Hughes also addressed the issue of local content in the bunker markets of the African continent. National authorities are looking to ensure that companies can generate and retain revenue from bunker supply and support their local workforce. He cited the example of Abidjan in Côte d'Ivoire, where companies that supply bunker fuel must be able to show 35% local ownership.
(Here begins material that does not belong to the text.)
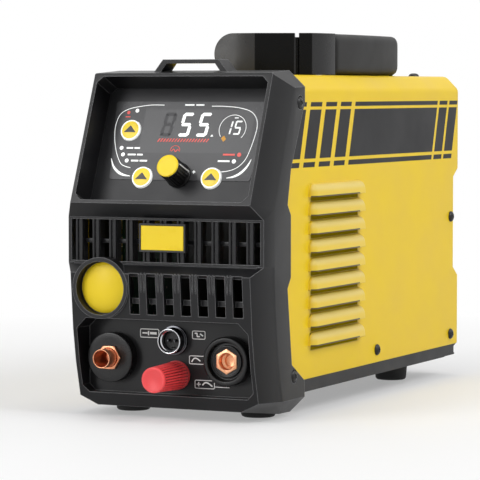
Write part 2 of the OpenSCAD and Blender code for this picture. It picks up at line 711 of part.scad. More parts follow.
module signal_insert() color([0.1, 0.1, 0.1]) place() difference() {
    rod(signal_at, tub_y - 4.4, tub_y + 9, signal_d - 4.2 - 2*fit);
    for (x = [-2.6, 2.6]) rod([signal_at.x + x, signal_at.y], tub_y - 6, tub_y + 12, 2);
}

module signal_pins() color([0.85, 0.7, 0.35]) place() for (x = [-2.6, 2.6])
    rod([signal_at.x + x, signal_at.y], tub_y - 7, tub_y + 11.5, 2 - 2*fit);

module pilot_stud() color([0.82, 0.6, 0.3]) place() {
    rod(pilot_at, tub_y - fit - collar_h - 14, tub_y + 12, stud_d);
    hex_bar(pilot_at, tub_y + tub_floor + fit, tub_y + tub_floor + 4.5, 10, 0);
}

module pilot_collar() color([0.7, 0.12, 0.12]) place() difference() {
    rod(pilot_at, tub_y - fit - collar_h, tub_y - fit, pilot_d + 0.6);
    rod(pilot_at, tub_y - 12, tub_y + 1, stud_d + 2*fit);
}

pilot_y1 = tub_y - fit - collar_h - fit;
module pilot_cap() color([0.8, 0.18, 0.18]) place() translate([pilot_at.x, pilot_y1, pilot_at.y]) rotate([90, 0, 0])
    difference() {
        union() {
            cylinder(h = 5, d = pilot_d);
            translate([0, 0, 5 - eps]) cylinder(h = pilot_len - 5 - 1, d1 = pilot_d - 0.8, d2 = pilot_d - 2);
            translate([0, 0, pilot_len - 1 - eps]) cylinder(h = 1, d1 = pilot_d - 2, d2 = pilot_d - 2.8);
        }
        for (a = [0 : 20 : 340]) rotate([0, 0, a]) translate([pilot_d/2 + 0.05, 0, 6])
            rotate([0, -1.2, 0]) cylinder(h = pilot_len - 9, d = 1.8, $fn = 16);
        translate([0, 0, -1]) cylinder(h = 16, d = stud_d + 0.1);
    }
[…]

This, he said, has impacted on the activities of companies such as Vivo Energy and Puma Energy.

The high cost of the deposit for a licence in the Côte d'Ivoire bunker market, as well as application waiting times that can take up to a year, can be barriers to entry for small, local enterprises – especially in an industry with small margins, said Hughes.

The same situation is being seen in South Africa, he noted. ‘Bunker stems can regularly require capital of $3 million but it is not often that new entrants to the bunker market have $3 million in collateral,’ he said.

One result of this is that companies are under pressure to secure credit and the knock-on effect is that fuel deliveries can be delayed, Hughes noted.

The requirement for local content is well placed, he said, ‘but it cannot be imposed on the bunker market in the same way it has been imposed in the mining industry, for example.

‘It creates a bottleneck in a market struggling to develop… while international shipping companies may choose to get their bunkers from other sources,’ he commented.